On my way home on the plane (Geez, that is a lonnggg flight), I began to reread Romano Guardini’s Meditations Before Mass to get ready for class this Wednesday. The MAPS-CGS cohort at Aquinas Institute has been reading Guardini as their “spiritual companion” for the past semester and it is always a good idea before teaching on a topic to have done the readings yourself, especially if it has been a couple years since you looked at them. I was quite taken by Chapter 4 on “Composure”—a much neglected virtue, at least in my life. Guardini was writing in 1936 Germany, but see if his words do not sound like they were written for us today:
“All things seem to disquiet man. The phenomena of nature intrigue him; they attract and bind. But because they are natural, they have a calming, collecting influence as well. It is much the same with those realities that make up human existence: encounter and destiny, work and pleasure, sickness and accident, life and death. All make their demands on man, crowding him in and overwhelming him; but they also give him earnestness and weight. What is genuinely disastrous is the disorder and artificiality of present-day existence. We are constantly stormed by violent and chaotic impressions. At once powerful and superficial, they are soon exhausted, only to be replaced by others. They are immoderate and disconnected, the one contradicting, disturbing, and obstructing the other…. We are constantly lured from the important and profound to the distracting, interesting, piquant. This state of affairs exists not only around but within us. To a large extent man lives without depth, without a center, in superficiality and chance… He touches everything brought within easy reach of his mind by the constantly increasing means of transportation, information, education, and amusement, but he doesn’t really absorb anything. He contents himself with having ‘heard about it.’”
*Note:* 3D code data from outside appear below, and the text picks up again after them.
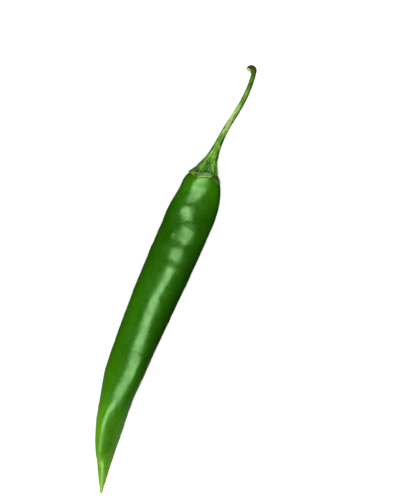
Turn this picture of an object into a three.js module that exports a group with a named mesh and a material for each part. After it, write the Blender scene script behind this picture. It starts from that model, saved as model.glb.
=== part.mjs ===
// A long green chilli pepper, picked with its stem and lying on its side on a table.
// It is three grown pieces: the pod, the calyx that caps the pod's shoulder, and the stem with its swollen end.
// All three are round sections strung along one curved spine, from the pod's tip to the end of the stem.
// Millimetres and degrees, +Z up. The table is z = 0, the tip lies towards -X and the stem towards +X,
// and the origin is on the table under the middle of the whole chilli.
import * as THREE from "three";

// Pod
const podLength = 120; // along the spine, from the tip to the calyx rim
const bellyRadius = 8.7; // the widest place, near the shoulder
const tipRadius = 0.5; // the blunt point
const shoulderRadius = 5.0; // where the calyx rim lies on the pod
const shoulderRoundness = 2.3; // a higher power keeps the shoulder full for longer before it turns in
const crownHeight = 4.2; // how far the pod's crown rises into the calyx
const crownRadius = 1.9; // the crown's small flat top
const pressedDepth = 0.12; // how far the skin is flattened where it lies on the table
const archHeight = 0.7; // how far the underside clears the table between the belly and the tip
const archStart = 0.08; // share of podLength from the tip where that arch starts
const archEnd = 0.5; // and where it ends

// Calyx
const calyxHeight = 8; // from its rim to the stem
const calyxWall = 0.45; // its thickness at the rim
const calyxRibs = 5; // one for each sepal
const ribHeight = 0.05; // share of the radius by which a rib stands out
const toothLength = 0.7; // how far a rib's tip runs down past the rim

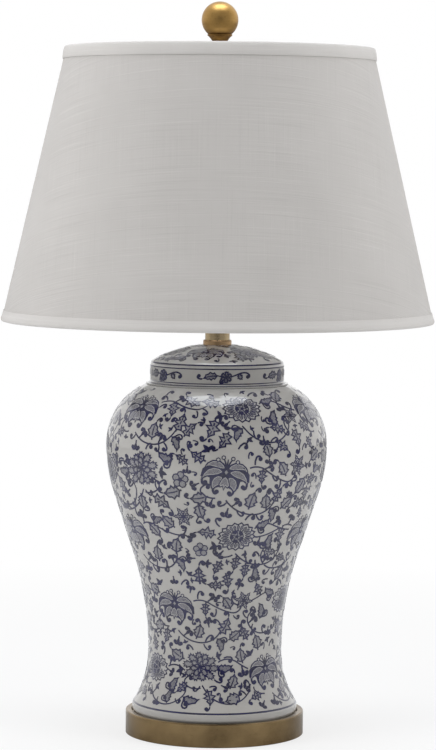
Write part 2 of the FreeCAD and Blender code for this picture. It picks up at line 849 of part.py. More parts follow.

By way of contrast, Guardini describes “composure”:
“Composure works in the opposite direction, rescuing man’s attention form the sundry objects holding it captive and restoring unity to his spirit. It frees his mind from its many tempting claims and focuses it on one, the all-important. It calls the soul that is dispersed over myriad thoughts and desires, plans and intentions back to itself, re-establishing its depth…. Silence overcomes noise and talk; composure is the victory over distraction and unrest. Silence is the quiet of a person who could be talking; composure is the vital, dynamic unity of an individual who could be divided by his surroundings, tossed to and fro by the myriad happenings of every day.”
(I’d give you a page number for all this, but I am reading from an e-book and no such thing exists. So, if you are interested, all I can say is “Chapter 4.” It is not a long chapter.)
In a roundabout way, slowing down to reflect on my warm whirlwind of the past two weeks led me to prepare this reflection on Mark 10:13-16 for this coming Saturday (March 1). It is about how to still love and welcome the topsy-turvy, energetic nature of the Kingdom of God, while still separating oneself from the topsy-turvy “genuinely disastrous… disorder and artificiality of present-day existence” that Guardini speaks of. May we always be able to tell the difference!